We are a team of open minded individuals who are open to new ideas and we welcome your formulation and involvement into new projects. In the process, you will meet and make new friends, understand and learn about the interesting culture, the people and economic policies this freshly growing nation of Uganda. Last but not least, Uganda is a place for tourism, adventure and travel. In Jinja where we are based, it’s a town known to be and nick named the adventure capital of Eastern Africa.

We are building lasting relationships between people from different nations, back grounds and race and regard to contributing to positive diversity of culture with a shared passion and a common vision of making change. For those who meet through our programs, we give a way to stay in touch, For those who want to become part of this exciting community, we give a way to get involved.


Volunteering conditions

Working in a developing country requires that you are willing to adapt to a new culture. The living and working conditions that you are used to at home may not be duplicated in your host institution and country.

At the BMCM volunteer's home, we will ensure that housing meets minimum conditions of comfort, electricity, indoor plumbing, adequate furnishings and kitchen equipment, but these may not be up to familiar standards. Similarly, you must be comfortable with unfamiliar food, social conventions, and physical environments. Health services will be available, but might not be up to standards to which you are accustomed.

 Tourism, adventure and travel

Of coarse you will need to travel, Uganda and east Africa at large is a place well known for having several tourist attractions with national parks, camping sites, beautiful traditional towns and not to forget, the culture of Ugandans is very interesting due to there friendliness and welcoming attitudes.

 Jinja town where the organization is based is common site for tourist from all over the world and base for almost all east African tourist companies with overland trucks.
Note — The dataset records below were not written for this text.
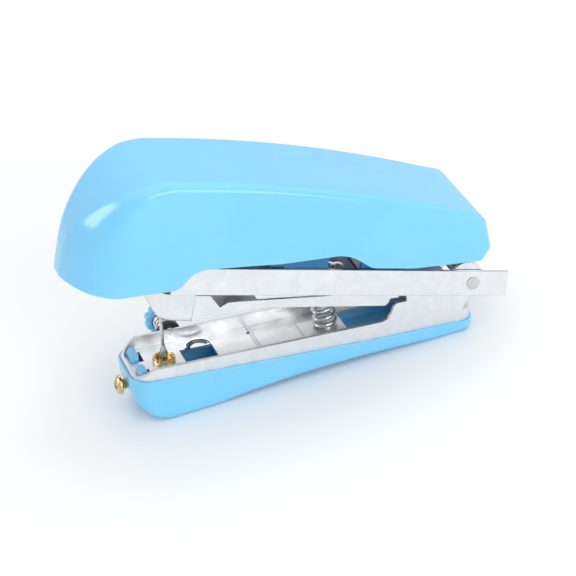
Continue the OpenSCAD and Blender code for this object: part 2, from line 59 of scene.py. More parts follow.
# The pan and the base cover round it
NOSE_LEN, PAN_REAR, PAN_HALF, LIP = 9.2, 73.5, 8.7, 0.6
NOSE_R, REAR_R = 4.6, 2.6
HEEL_R, REAR_ROUND = 9, 2.8
HEEL_END, ARCH_END, ARCH_H = 8.4, 62, 1.3
LIP_FRONT_Z, LIP_REAR_Z, LIP_REAR_X = 0.5, -0.75, 48
POST_X, POST_Y, HEAD_SINK, RECESS_R = 68.4, 4, 1.1, 1.9
TAB_Y, TAB_HALF, TAB_FRONT, TAB_BACK, TAB_TOP = 4.25, 2.1, 1.9 - NOSE_LEN, 3.8 - NOSE_LEN, 2.1
# The top cover, in the arm's frame
COVER_HALF, COVER_NOSE, ROOF_H = 14.6, 98.5, 25.6
NOSE_LONG, NOSE_HIGH, COVER_CORNER = 23.1, 22.8, 12.6
ROOF_R, ROOF_X = 310.0, 67.0
WEB_TOP, FRONT_BOSS_X, REAR_BOSS_X = 3.05, 51, 12
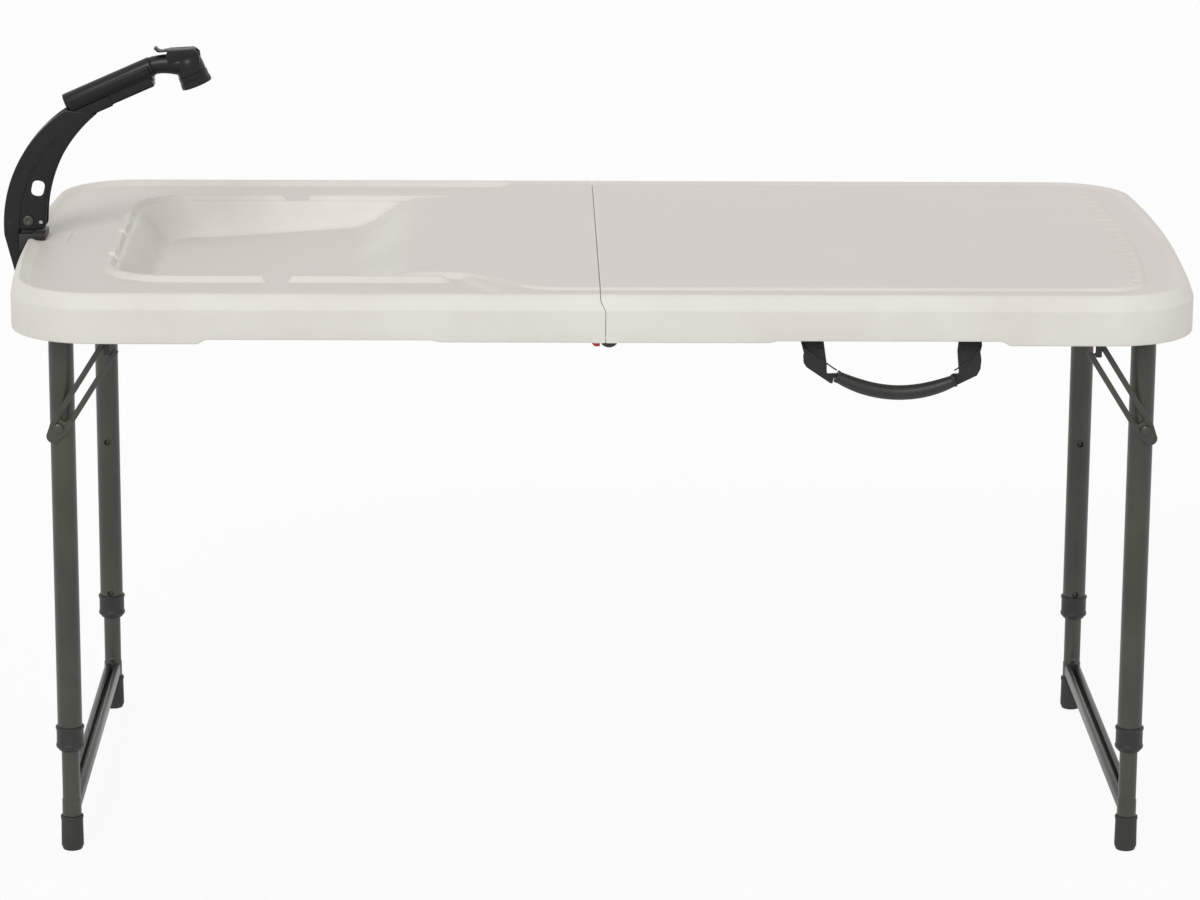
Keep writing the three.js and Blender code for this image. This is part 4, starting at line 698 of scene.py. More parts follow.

This is attributed to the tremendous lake and river sites that most expedition activities are common with. Key attractions include the source of the Nile, falls and rapids along the Nile for rafting. Jinja is a route center to the rest of the great lakes region.


Typical Day at BMCM Home Center

Posted on September 2, 2014 at 10:35 AM Comments comments (0)

Every morning “Run-away/ Street” children walk through the wooden door of our rather tiny and ragged “Home center” eager to receive a warm breakfast, the ability to bathe and wash their clothes as well as the love and attention that they receive from the volunteering staff.

Following their breakfast, the children begin their lessons and counseling directed by Ugandan volunteers.

After their studies, they are fed a hot lunch and afterwards their day is concluded with group activities such as physical education or arts and crafts.

As Bulera Millennium Child Ministries welcomes and serves these children, we also meet regularly, one-on-one, to assess their current and home situation. With the help of these wonderful volunteers, we are able to trace and visit their homes. It is our goal to return the children to their home if seen fit or rehabilitate them into our home. Working along-side the willing families or foster families, Bulera Millennium Child Ministries provides school fees, supports the family where necessary and ensures that the child is safe at the Children’s Home center or both family and child are happy and safe together. If we are unable to resettle them home, we then look to partner with well-wishers to provide long-term stability.

Our desire is to empower these children while giving them education and allowing them to be positive contributing members of their community.